**TASK PROMPT:** The lines to be extracted run from the start of the listing through the line containing "SHARP_ANGLE = math.radians(38)"; copy them exactly and nothing else.

====== INFORMATION SHOWN ======

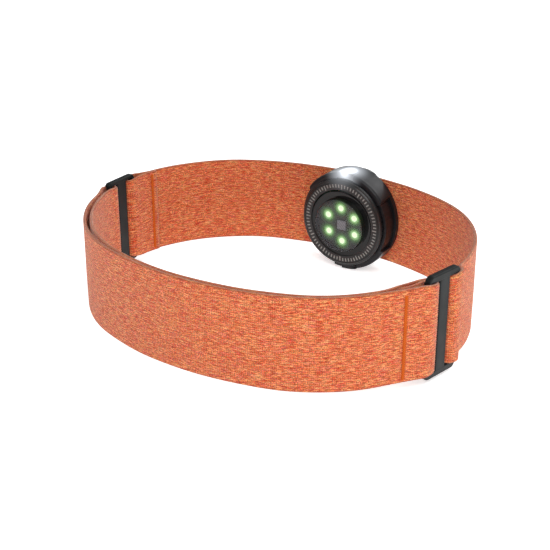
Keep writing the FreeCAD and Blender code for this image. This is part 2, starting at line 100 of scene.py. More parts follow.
# How finely the pieces are built.
FINE_STEP = 0.42
COARSE_STEP = 1.3
FINE_REACH = 15.0
DENSE_POINTS = 6000
LEVEL_STEP = 5.0
FACE_COLUMNS = 160
EDGE_STEPS = 6
CORNER_STEPS = 5
LATHE_SEGMENTS = 180
LENS_SEGMENTS = 36
STATUS_SEGMENTS = 40
THREAD_SIDES = 7
SHARP_ANGLE = math.radians(38)


def row(p):
    """A point of the loop's own frame, mm, in the row frame, m."""
    return (np.asarray(p, float) + SHIFT) * MM


def station(s, offset):
    """Plan points on the loop, s mm clockwise from the middle of the back, offset mm outside it."""
    s = np.mod(np.asarray(s, float), LOOP_LENGTH)
    offset = np.broadcast_to(np.asarray(offset, float), s.shape)
    x = np.zeros_like(s)
    y = np.zeros_like(s)
    begin = 0.0
    arcs = [
        (HALF_FLAT, R_FLAT, (0.0, LOOP_Y - R_FLAT), 0.0),
        (END_ARC, R_END, (LOOP_X - R_END, 0.0), ALPHA),
        (2 * HALF_FLAT, R_FLAT, (0.0, R_FLAT - LOOP_Y), math.pi - ALPHA),
        (END_ARC, R_END, (R_END - LOOP_X, 0.0), math.pi + ALPHA),
        (HALF_FLAT + 1e-6, R_FLAT, (0.0, LOOP_Y - R_FLAT), 2 * math.pi - ALPHA),
    ]
    for length, radius, centre, start in arcs:
        here = (s >= begin) & (s < begin + length)
        turn = start + (s - begin) / radius
        x = np.where(here, centre[0] + (radius + offset) * np.sin(turn), x)
        y = np.where(here, centre[1] + (radius + offset) * np.cos(turn), y)
        begin += length
    return np.stack([x, y], -1)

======

**OUTPUT OF THE EXERCISE:**
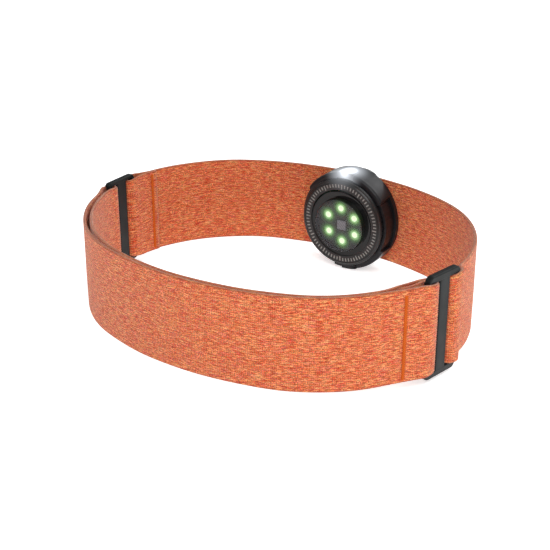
Keep writing the FreeCAD and Blender code for this image. This is part 2, starting at line 100 of scene.py. More parts follow.
# How finely the pieces are built.
FINE_STEP = 0.42
COARSE_STEP = 1.3
FINE_REACH = 15.0
DENSE_POINTS = 6000
LEVEL_STEP = 5.0
FACE_COLUMNS = 160
EDGE_STEPS = 6
CORNER_STEPS = 5
LATHE_SEGMENTS = 180
LENS_SEGMENTS = 36
STATUS_SEGMENTS = 40
THREAD_SIDES = 7
SHARP_ANGLE = math.radians(38)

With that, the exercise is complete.